Tonight’s Jackpot Winner: Wall Street?
Ah, where to begin?
Governor Schwarzenegger’s new budget proposal reminds me of the old adage that journalists have used so much that it’s become a badge of honor in our profession: if people on both sides of something are mad at me, then I must be doing something right.
Of course, it’s never that simple… in the news biz, or with this state budget plan.
The $144 billion spending proposal seeks to erase what the governor’s advisers say is a $17.2 billion shortfall (to be fair, it’s actually $15.2 billion in red ink, with $2 billion more for a reserve). $9.1 billion of the solutions are spending cuts. Those are, in several cases, serious cutbacks… many in health and welfare programs.
But it’s the new revenues the guv is counting on that are getting a lot of the attention.
And more than 60% of those new revenues are found in Schwarzenegger’s unusual… and already controversial… plan to sell bonds repaid by future profits from the California Lottery. The governor’s team doesn’t like that many of us are calling it “borrowing.” Call it “securitization,” or “selling future lottery profits,” they say. But it’s also true that the state would be asking for a loan from Wall Street investors for $15 billion in future lottery earnings up front, to be paid back with interest.
Only $5.1 billion of that loaned cash would be used now; the rest would be stashed away. The entire plan would have to be blessed by voters in November, because the lottery itself was created by an initiative in 1984.
The lottery idea isn’t a new one. Three other states — Oregon, Florida, and West Virgina — have already embarked on somewhat similar lottery bond offerings.
But what is new is the ultimatum that Schwarzenegger and legislators (who’d have to agree to place it to the ballot) would be sending to voters: agree to change the lottery… or the state will enact a 1% sales tax increase.
The threat of a tax increase immediately had legislative Republicans threatening to go to the mattresses. But it may also become perceived as a “give us your money one way or the other” kind of strategy: buy lottery tickets or pay more in sales tax at the register.
And how might you get more people to play the lottery? Many of the ideas were discussed back in March when a state Senate committee considered the idea of lottery privatization: more marketing… perhaps even to younger Californians… more machines in more neighborhoods… and bigger jackpots. Those same kinds of changes are currently enshrined in SB 1679 by Sen. Dean Florez (D-Shafter), a lottery reform bill upon which the governor’s plan appears modeled.
But bigger jackpots means that the long-standing guarantee of 34% of lottery sales going to education must be eliminated. And that’s raised the ire of the powerful California Teachers Association, which formally opposes SB 1679.

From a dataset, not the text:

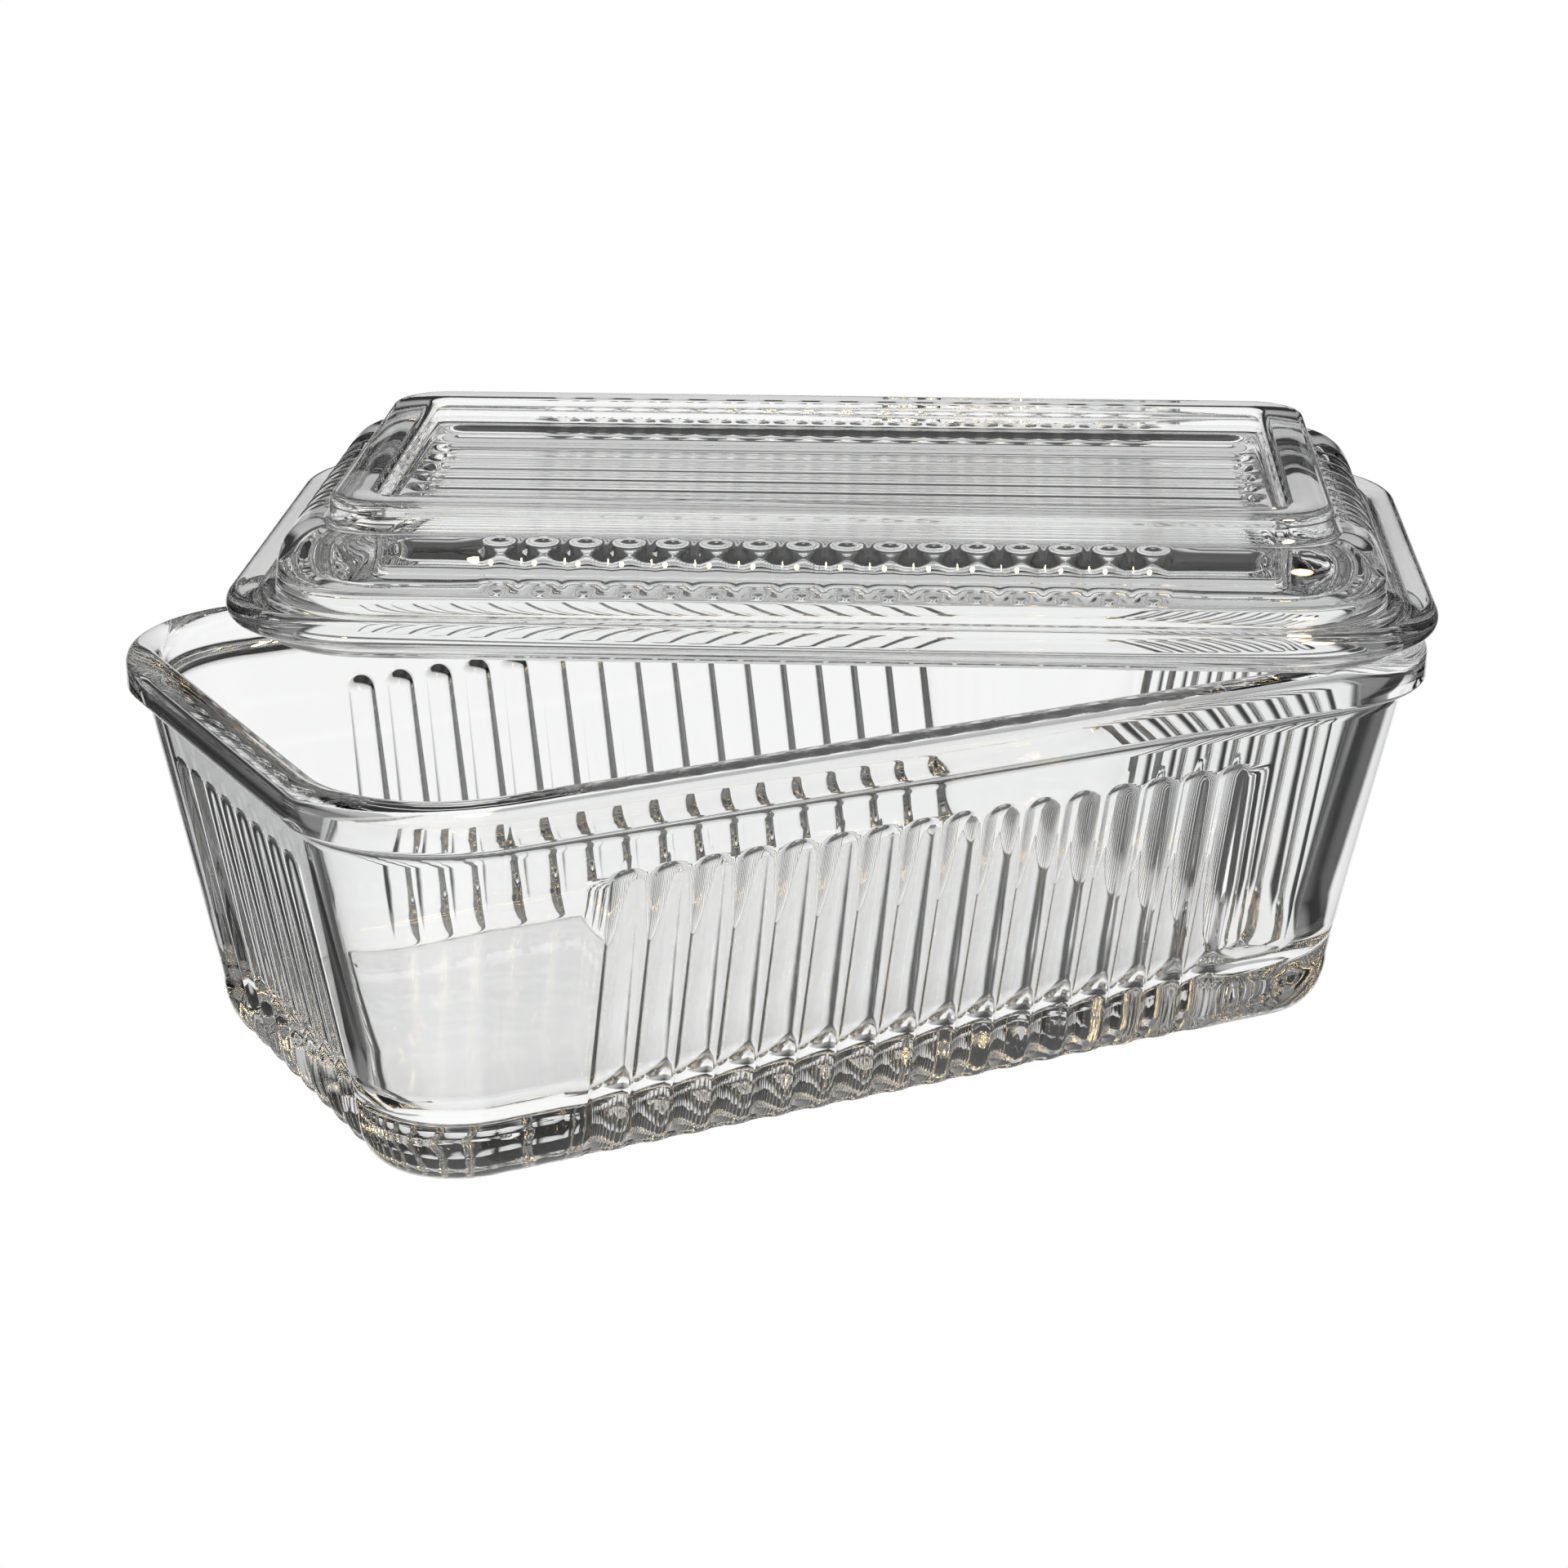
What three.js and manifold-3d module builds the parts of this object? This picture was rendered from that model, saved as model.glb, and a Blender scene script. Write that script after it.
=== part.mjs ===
// A butter dish of clear pressed glass: a deep fluted tub, and a loose lid that lies askew on
// the tub's rim. Millimetres, +Z up. The origin is the centre of the dish's underside and the
// dish is long in X.
import * as THREE from 'three';
import { mergeVertices } from 'three/addons/utils/BufferGeometryUtils.js';
import Module from 'manifold-3d';

// ---- Driving dimensions: both pieces share the outline of the rim ----
const LENGTH = 170;
const WIDTH = 103;
const CORNER_RADIUS = 21.5;
const FLUTES_PER_SIDE = 16; // along each long side of both pieces
const FLUTES_PER_END = 8;
const REST_GAP = 0.3; // left between the lid and the rim that it lies on

const DISH = {
  height: 56.5,
  floor: 7, // thickness of the bottom
  baseInset: 14.4, // how far the edge of the flat base lies inside the rim, at the ends
  heelHeight: 8,
  heelInset: 10.3,
  wallTop: 49.9, // where the wall meets the rolled rim
  wallTopInset: 2.4,
  sideLean: 1.15, // the long sides lean in this much more than the ends
  cornerShrink: 0.8, // corner radius lost for each millimetre of inset
  rimThickness: 5,
  rimRadius: 2.4, // both edges of the rim are rounded
  beadFoot: 1.2, // height of the rounding under the rolled rim
  innerSlope: 0.21, // inset gained for each millimetre down the inner wall
  floorFillet: 7,
  flutePitch: 6.12,
  fluteWidth: 5,
  fluteDepth: 1.1,
  fluteHead: 44, // height of the top of a flute
};

const LID = {
  skirtInset: 5.2, // the skirt drops inside the rim when the dish is closed
  skirtThickness: 3.8,
  skirtDepth: 2.4,
  skirtRound: 0.7,
  flangeThickness: 4,
  flangeWidth: 4.6, // from the flange's edge to the foot of the dome
  footFillet: 2.6,
  shoulderWidth: 6.2,
  shoulderHeight: 6.6,
  bandInset: 14.8,
  bandHeight: 3.8, // from the shoulder to the top of the raised band
  bandWidth: 6.9,
  bandRound: 1.3,
  panelDepth: 3.5,
  glass: 5.55, // thickness of the panel
  cornerShrink: 0.9,
  vaultRound: 8.75, // how far the rounding of the hollow reaches in from the skirt
  vaultFoot: 7.4,
  flutePitch: 5.98,
  fluteWidth: 5.2,
  fluteDepth: 1.2,
  ribs: 9,
  ribPitch: 6.1,
  ribDepth: 0.8,
};
const FLANGE_TOP = LID.skirtDepth + LID.flangeThickness;
const SHOULDER_FOOT = FLANGE_TOP + LID.footFillet;
const SHOULDER_TOP = SHOULDER_FOOT + LID.shoulderHeight;
const LID_HEIGHT = SHOULDER_TOP + LID.bandHeight;
const PANEL_Z = LID_HEIGHT - LID.panelDepth;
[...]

Education’s role in lottery revenues would be further diminished by something made explicit today in a Q&A between reporters and Schwarzenegger’s budget director, Mike Genest: Wall Street investors would have first dibs at future lottery revenues. “Education revenue is subordinate” under this plan, said Genest.
Something tells me that’s going to be a tough pill to swallow.
There will be much more to examine on this issue… and the budget battle… in the coming weeks. But one other thought to ponder on this sweltering day in Sac Town: the lottery proposal and the governor’s much ballyhooed budget reform plan both have to be on the November ballot.
The first (and official) deadline for getting them on the ballot is June 26. That’s fine if the budget’s enacted in time, too, for the July 1 fiscal year. But almost no one in Sacramento thinks that will happen… meaning elections officials could also be scrambling to get these two measures included in the fall lineup.